Today IBM also unveiled the upcoming release of the next generation of watsonx Code Assistant, powered by Granite code models, to offer general-purpose coding assistance across languages like C, C++, Go, Java, and Python, with advanced application modernization capabilities for Enterprise Java Applications.6 Granite’s code capabilities are also now accessible through a Visual Studio Code extension, IBM Granite.Code.
IBM also plans to release new tools to help developers build, customize and deploy AI more efficiently via watsonx.ai – including agentic frameworks, integrations with existing environments and low-code automations for common use-cases like RAG and agents.7
IBM is focused on developing AI agent technologies which are capable of greater autonomy, sophisticated reasoning and multi-step problem solving. The initial release of the Granite 3.0 8B model features support for key agentic capabilities, such as advanced reasoning and a highly-structured chat template and prompting style for implementing tool use workflows. IBM also plans to introduce a new AI agent chat feature to IBM watsonx Orchestrate, which uses agentic capabilities to orchestrate AI Assistants, skills, and automations that help users increase productivity across their teams.8 IBM plans to continue building agent capabilities across its portfolio in 2025, including pre-built agents for specific domains and use-cases.

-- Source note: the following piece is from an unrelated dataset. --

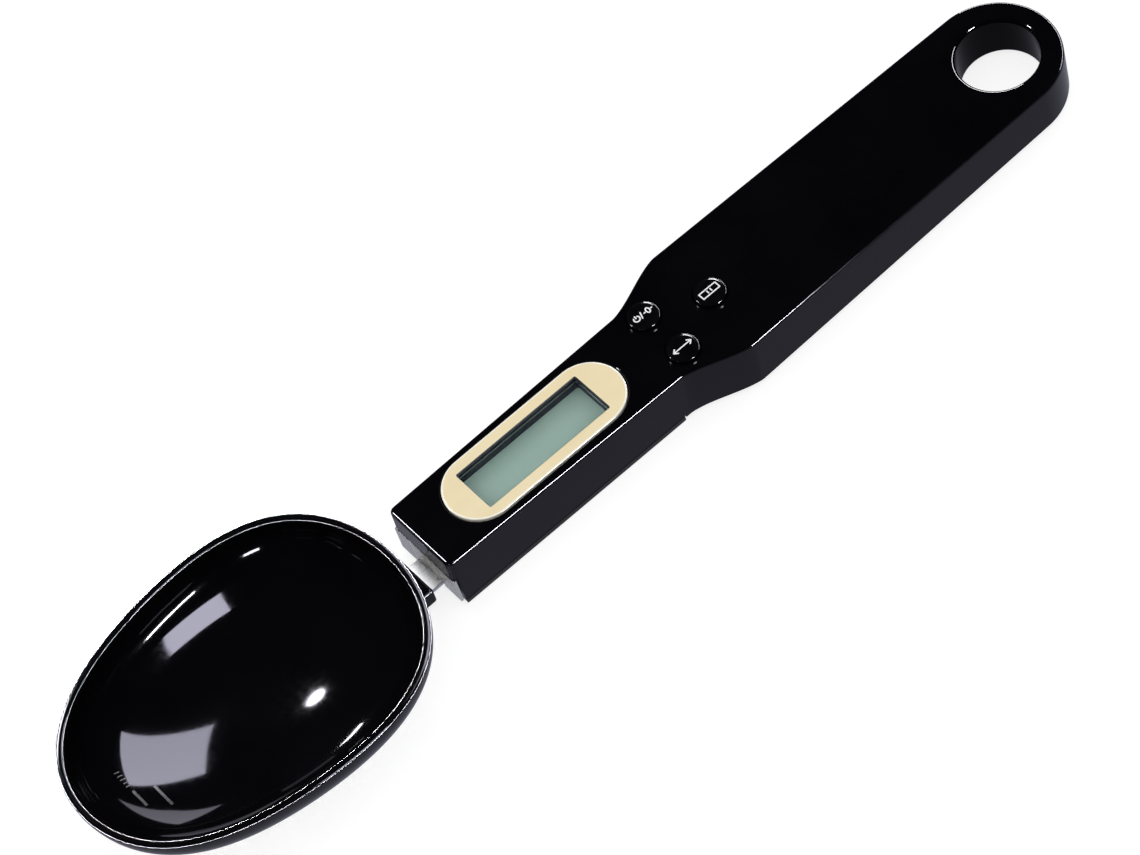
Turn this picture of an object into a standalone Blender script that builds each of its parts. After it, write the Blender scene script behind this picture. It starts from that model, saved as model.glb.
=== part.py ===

Expanded AI-powered delivery platform to supercharge IBM consultants with AI
IBM is also announcing a major expansion of its AI-powered delivery platform, IBM Consulting Advantage. The multi-model platform contains AI agents, applications, and methods like repeatable frameworks that can empower 160,000 IBM consultants to deliver better and faster client value at a lower cost.
As part of the expansion, Granite 3.0 language models will become the default model in Consulting Advantage. Leveraging Granite’s performance and efficiency, IBM Consulting will be able to help maximize the return-on-investment for the generative AI projects of IBM clients.
Another key part of the expansion is the introduction of IBM Consulting Advantage for Cloud Transformation and Management and IBM Consulting Advantage for Business Operations. Each includes domain-specific AI agents, applications, and methods infused with IBM’s best practices so IBM consultants can help accelerate client cloud and AI transformations in tasks, like code modernization and quality engineering, or transform and execute operations across domains, like finance, HR and procurement.